Reise in die Zukunft
Der Alterssimulationsanzug in der Pflege-Ausbildung
„Ich bin direkt schlecht gelaunt geworden“, sagt Anna-Maria Schille. Seit rund 10 Jahren unterrichtet sie Pflege-Studierende und Auszubildende am Campus Donaustadt. Den Alterssimulationsanzug lernte sie vor 15 Jahren kennen. Durch seine verschiedenen Elemente können wir nachempfinden, wie sich das Alter anfühlt: Versteifte Gelenke, eingeschränkte Sicht, erschwerte Bewegungen. Das, was für uns selbstverständlich ist, wird plötzlich mühsam.
Mit Empathie & Expertise
„Wie auch mir, schlägt es den meisten auf die Stimmung, wenn wir zum ersten Mal im Studium oder der Ausbildung mit dem Anzug arbeiten“, berichtet Schille. Das bestätigt auch der Pflege-Student Christopher Kleinlein, der den Alterssimulationsanzug heute zum ersten Mal trägt: „Wir unterschätzen die Einschränkungen im Alter.“ Mit rund 10% mehr Körpergewicht, einer Brille, die die Sicht einschränkt und vielen Bandagen muss er Tätigkeiten des Alltags bewältigen: Treppen steigen, eine Tasse Tee einschenken, in der Geldbörse nach Kleingeld suchen. Der Studierende fängt an, schwer zu atmen, geht gebückt.

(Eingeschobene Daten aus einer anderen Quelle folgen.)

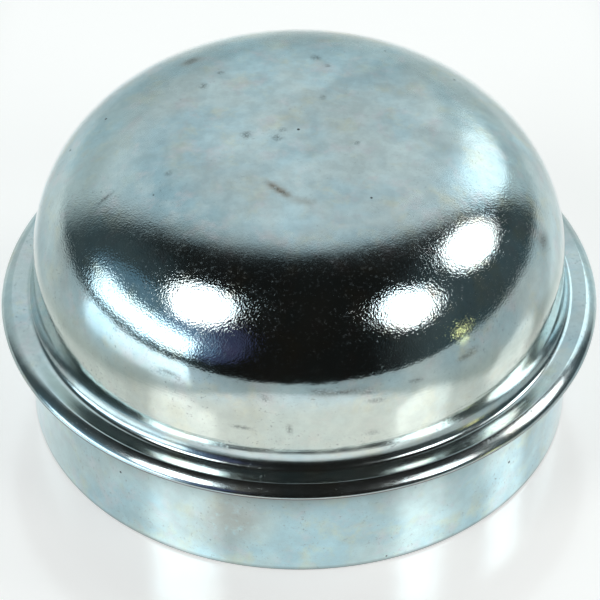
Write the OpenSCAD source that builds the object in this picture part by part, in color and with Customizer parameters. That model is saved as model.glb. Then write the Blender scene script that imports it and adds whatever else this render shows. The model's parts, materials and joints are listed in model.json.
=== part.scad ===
// Hub grease cap: one disc of sheet steel drawn into a cup and folded once on itself.
// The cap stands on its open rim, with its axis on Z and its crown upwards.
// The whole section is one sheet that runs from the axis, over the dome and the shoulder,
// down the wall, out and back through the folded flange, and down the skirt to the rim.
// The sheet has one thickness, except at the flange's edge, where the fold is squeezed
// between dies into a sloping brow over a tight lower corner.

/* [Sheet] */
// Thickness of the steel sheet
sheet_t = 0.55; // [0.4:0.05:0.8]

/* [Press fit] */
// Bore of the hub that the cap is driven into
hub_bore = 50.2; // [44:0.1:70]
// How much wider than the bore the skirt is, across its diameter
press = 0.1; // [0:0.02:0.2]
// Height of the skirt, from its open rim to the underside of the flange
skirt_h = 11.2; // [6:0.2:20]
// Radius on the rim's outer edge, which leads the skirt into the bore
rim_r = 0.25; // [0.1:0.05:0.35]

/* [Folded flange] */
// How far the flange stands out past the skirt
flange_reach = 2.55; // [2:0.05:5]
// Gap left between the two plies of the fold
ply_gap = 0.08; // [0.04:0.02:0.2]
// Steel left between the flange's edge and the inside of the fold
fold_wall = 1.0; // [0.8:0.05:1.3]
// Radius of the tight corner at the flange's lower edge
corner_r = 0.22; // [0.15:0.01:0.3]
// Lean from upright at which the corner passes into the nose, in degrees
corner_turn = 20; // [10:1:30]
// Radius of the rounded nose above the corner
nose_r = 0.95; // [0.5:0.05:1.2]
// Lean from upright at which the nose passes into the sloping brow, in degrees
nose_turn = 45; // [35:1:50]
// Lean from upright at which the brow passes into the knee, in degrees
knee_turn = 65; // [60:1:75]
// Radius of the small knee between the brow and the flange's flat top
knee_r = 0.3; // [0.1:0.05:0.6]
// Radius of the bend that turns the lower ply down into the skirt
under_r = 0.4; // [0.2:0.1:0.6]

/* [Crown] */
// How far the foot of the crown's wall is set in from the skirt
foot_inset = 0.55; // [0.4:0.05:1.5]
// Height of the crown above the flange
crown_h = 18.5; // [17:0.1:40]
// Lean of the wall towards the axis, in degrees
draft = 1.25; // [0:0.25:4]
// Radius of the easy flare at the bottom of the wall
flare_r = 2.5; // [1.5:0.1:4]
// Lean from upright at which the flare tightens into the root, in degrees
flare_turn = 33; // [15:1:45]
// Radius of the root, which turns the flare out into the flange
root_r = 0.65; // [0.3:0.05:1]
// Radius of the rounded shoulder between the wall and the dome
shoulder_r = 13.4; // [4:0.2:15]
// Slope of the shallow dome where it runs into the shoulder, in degrees
dome_slope = 5.6; // [2:0.2:10]

/* [Hidden] */

// Greatest distance between a round stretch and the straight pieces that follow it
chord_gap = 0.004;
// Sides of the preview round the axis
around = 144;

// Radii and levels of the sheet's outer face
skirt_r = (hub_bore + press) / 2;
flange_r = skirt_r + flange_reach;
foot_r = skirt_r - foot_inset;
flange_t = 2 * sheet_t + ply_gap;
flange_top = skirt_h + flange_t;
crown_top = flange_top + crown_h;

// Step of a given length in the direction that leans the given angle above level
function lean(length, angle) = length * [cos(angle), sin(angle)];

// The shoulder touches the wall's line, which leans in from the foot, and the dome's
// circle, whose centre is on the axis. dome_past is how much larger the dome's radius
// has to be than the shoulder's for both to hold.
dome_past = (foot_r * cos(draft) - shoulder_r - (crown_h - shoulder_r) * sin(draft))
    / (sin(dome_slope + draft) - sin(draft));
dome_r = shoulder_r + dome_past;
dome_c = [0, crown_top - dome_r];
shoulder_c = dome_c + dome_past * [sin(dome_slope), cos(dome_slope)];

// The flare touches the wall's line and the root's circle, which touches the flange's top
flare_past = flare_r - root_r;
root_x = (foot_r * cos(draft) + flare_r - flare_past * cos(flare_turn - draft)
    - root_r * sin(draft)) / cos(draft);
root_c = [root_x, flange_top + root_r];
flare_c = root_c + lean(flare_past, flare_turn);

// The corner touches the flange's underside and its outermost radius. The nose, the brow
// and the knee each touch the round before them, and the brow's radius is the one that
// brings the knee up to the flange's top.
brow_r = (flange_t - corner_r * (1 + sin(corner_turn))
    - nose_r * (sin(nose_turn) - sin(corner_turn))
    - knee_r * (1 - sin(knee_turn))) / (sin(knee_turn) - sin(nose_turn));
corner_c = [flange_r - corner_r, skirt_h + corner_r];
nose_c = corner_c + lean(corner_r - nose_r, corner_turn);
brow_c = nose_c + lean(nose_r - brow_r, nose_turn);
knee_c = brow_c + lean(brow_r - knee_r, knee_turn);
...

Begleitet wird er dabei von der angehenden Pflege-Fachassistentin und Kollegin Julia Kapaun-Müller. Sie übernimmt dabei die Rolle der Pflege-Person. Sie führt ihn, gibt ihm Hilfestellungen: „Aber nicht zu viel, sonst kommt von ihm nichts mehr. Es gilt herauszufinden: Was kann er selbst? Wo braucht er meine Unterstützung?“ Ein komplexer Prozess, wie Lehrerin Schille beschreibt: „Es braucht nicht nur Empathie, sondern auch viel Expertise und Konzentration um als Pflegeperson vorausplanen zu können, welche Schritte mein*e Patient*in als nächstes tun könnte.“
Professionalisierung durch Selbsterfahrung
Für sie ist das Simulationstraining aber nicht nur in Bezug auf die Altenpflege sinnvoll. Es können auch Erkrankungen der Augen oder Gelenke durch die Verwendung einzelner Anzug-Elemente simuliert werden. Genau wie ältere Menschen werden sie im Alltag mit ihren Einschränkungen oft nicht wahrgenommen: „Am schwierigsten sind Patient*innen, denen man nicht ansieht, dass sie Patient*innen sind“, so Schille. Die Selbsterfahrung hat für das spätere Berufsleben einen entscheidenden Vorteil: „Mit dem Alterssimulationsanzug machen wir die Erfahrung am eignen Leib. Das vergisst man so schnell nicht wieder.“ Eine Zeitreise in die Zukunft, die einen bleibenden Eindruck hinterlässt.